In order to see it in action, click HERE. My fellow Tar Heels fans should love the result, since I am using the 2009 data, and you will see North Carolina at the top of the list, where they will hopefully be once again, sooner rather than later.
Data Mart
If you are a Business Intelligence expert, prepare to be underwhelmed...but we decided to build a simple Data Mart, instead of a merely relational schema. The reason behind this is that we wanted to eventually offer some additional features that allowed users to do some BI-type things, like generate ad hoc team reports, that would best be suited by a true dimensional model / cube.
As of yet, the cube has not been created, and probably will not be until the 2010-2011 season. The easiest way to get this produced and out there was for us to use MySQL, which is always fun, but which does not have the ability to make cubes built in. We have not had time yet to play around with any of the open source business intelligence software...so, no cube...at least not yet.
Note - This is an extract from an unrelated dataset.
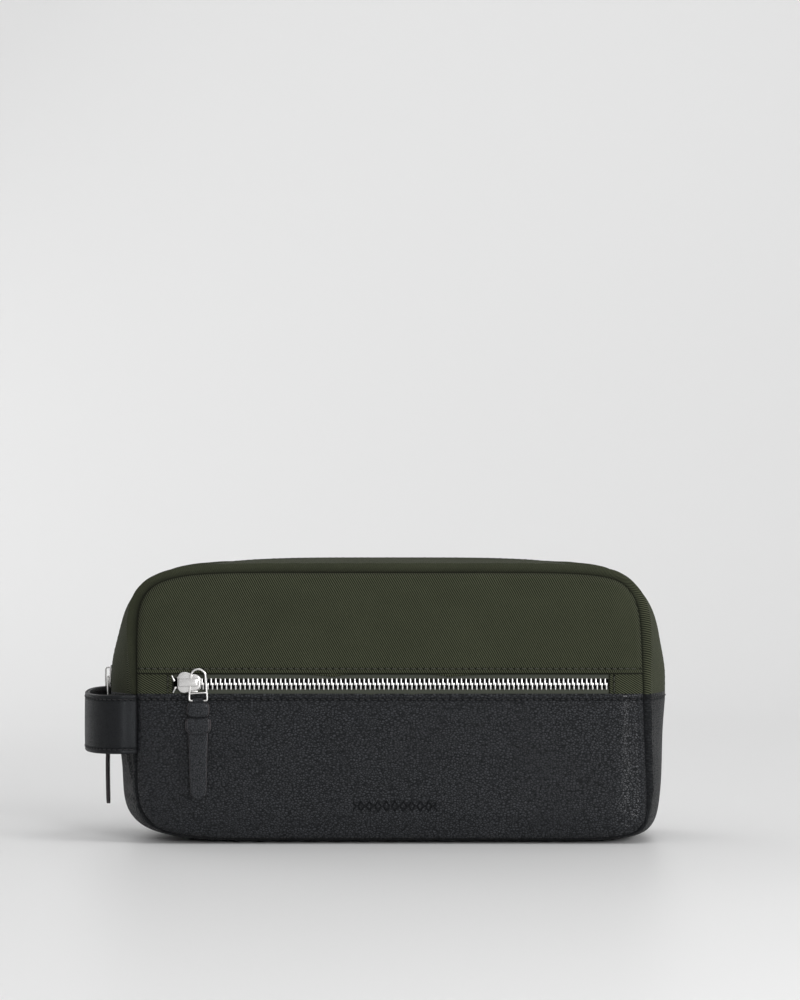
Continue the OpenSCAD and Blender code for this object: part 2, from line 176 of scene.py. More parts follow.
class Graph:
    """The node tree of one material, around one Principled shader."""

    def __init__(self, name: str) -> None:
        """Starts an empty material with its shader and output.

        Args:
            name: The material's name.
        """
        self.material = bpy.data.materials.new(name)
        self.material.use_nodes = True
        self.tree = self.material.node_tree
        self.tree.nodes.clear()
        self.shader = self.tree.nodes.new("ShaderNodeBsdfPrincipled")
        output = self.tree.nodes.new("ShaderNodeOutputMaterial")
        self.tree.links.new(self.shader.outputs[0], output.inputs[0])

    def fill(self, node: bpy.types.Node, inputs: dict[Any, Any]) -> None:
        """Sets or links a node's inputs.

        Args:
            node: The node.
            inputs: A value or Sock for each input's name or place.
        """
        for key, value in inputs.items():
            target = node.inputs[key]
            if isinstance(value, Sock):
                self.tree.links.new(value.socket, target)
            elif isinstance(value, tuple) and target.type == "RGBA":
                target.default_value = (*value[:3], 1.0)
            else:
                target.default_value = value

    def node(self, kind: str, settings: dict[str, Any], inputs: dict[Any, Any], out: Any = 0) -> Sock:
        """Adds one node.

        Args:
            kind: The node's type.
            settings: The node's own settings; "stops" holds a ramp's (place, colour) pairs.
            inputs: A value or Sock for each input's name or place.
            out: Name or place of the output wanted.

        Returns:
            The chosen output.
        """
        node = self.tree.nodes.new(kind)
        for key, value in settings.items():
            if key == "stops":
                ramp = node.color_ramp.elements
                while len(ramp) < len(value):
                    ramp.new(0.5)
                for element, (place, colour) in zip(ramp, value):
                    element.position = place
                    element.color = (*colour, 1.0)
            else:
                setattr(node, key, value)
        self.fill(node, inputs)
        return Sock(self, node.outputs[out])

    def cloth(self) -> Sock:
        """Place in the cloth, in millimetres: along, across, and distance from a sewn edge."""
        place = self.node("ShaderNodeAttribute", {"attribute_name": "cloth"}, {}, "Vector")
        return self.scaled(place, 1 / MM)

    def crease(self) -> Sock:
        """1 in the crease beside a panel seam and on zip tape beside the folded canvas edges, falling to 0 a
        little way from it; the finishes darken by it as painted shade.
        """
        return self.node("ShaderNodeAttribute", {"attribute_name": "seam"}, {}, "Fac")

    def place(self) -> Sock:
        """Place in the object's own frame, in millimetres."""
        return self.scaled(self.node("ShaderNodeTexCoord", {}, {}, "Object"), 1 / MM)

    def scaled(self, vector: Sock, factor: Any) -> Sock:
        """A vector times a number, or times a vector of three numbers.

        Args:
            vector: The vector.
            factor: A number, or one number for each part.

        Returns:
            The product.
        """
        if isinstance(factor, tuple):
            return self.node("ShaderNodeVectorMath", {"operation": "MULTIPLY"}, {0: vector, 1: factor})
        return self.node("ShaderNodeVectorMath", {"operation": "SCALE"}, {0: vector, "Scale": factor})

    def split(self, vector: Sock) -> tuple[Sock, Sock, Sock]:
        """The three parts of a vector.

        Args:
            vector: The vector.

        Returns:
            Its x, y and z.
        """
        first = self.node("ShaderNodeSeparateXYZ", {}, {0: vector})
        outputs = first.socket.node.outputs
        return first, Sock(self, outputs[1]), Sock(self, outputs[2])

    def noise(self, vector: Sock, size: float, detail: float = 2.0, roughness: float = 0.5) -> Sock:
        """Soft noise whose features are about size millimetres across."""
        inputs = {"Vector": vector, "Scale": 1 / size, "Detail": detail, "Roughness": roughness}
        return self.node("ShaderNodeTexNoise", {}, inputs, "Fac")

    def needle_row(self, along: Sock, edge: Sock, pitch: float, inset: float, size: float,
                   dent: float) -> tuple[Sock, Sock]:
        """Needle holes along a sewn edge, and the line that the stitches press into it.

        Args:
            along: Place along the edge.
            edge: Distance from the edge.
            pitch: From one hole to the next.
            inset: Distance of the row from the edge.
            size: Square of a hole's radius.
            dent: Half the width of the pressed line.

        Returns:
            1 in the holes, and 1 in the pressed line.
        """
        off = abs(edge - inset)
        hole = (1 - (abs(along.off_grid(pitch)) ** 2 + off ** 2) / size).held()
        return hole, 1 - off.fade(0.2, dent)

    def mix(self, factor: Any, a: Any, b: Any) -> Sock:
        """A colour between a and b."""
        return self.node("ShaderNodeMix", {"data_type": "RGBA"}, {0: factor, 6: a, 7: b}, 2)

    def bump(self, height: Sock, depth: float, strength: float = 1.0) -> Sock:
        """A normal from a height that runs from 0 to 1, depth millimetres deep."""
        inputs = {"Height": height, "Distance": depth * MM, "Strength": strength}
        return self.node("ShaderNodeBump", {}, inputs, "Normal")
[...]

For those interested in the dimension model itself, here it is:
As you can tell from the picture, it is as simple as it gets. Hopefully, this will have the opportunity to grow into something more complex, but currently, the most complex parts of our process are the 3 PHP scripts that do the daily web scraping / writing to the data mart, calculate the T.I. for all 347 teams, and build the bracket itself.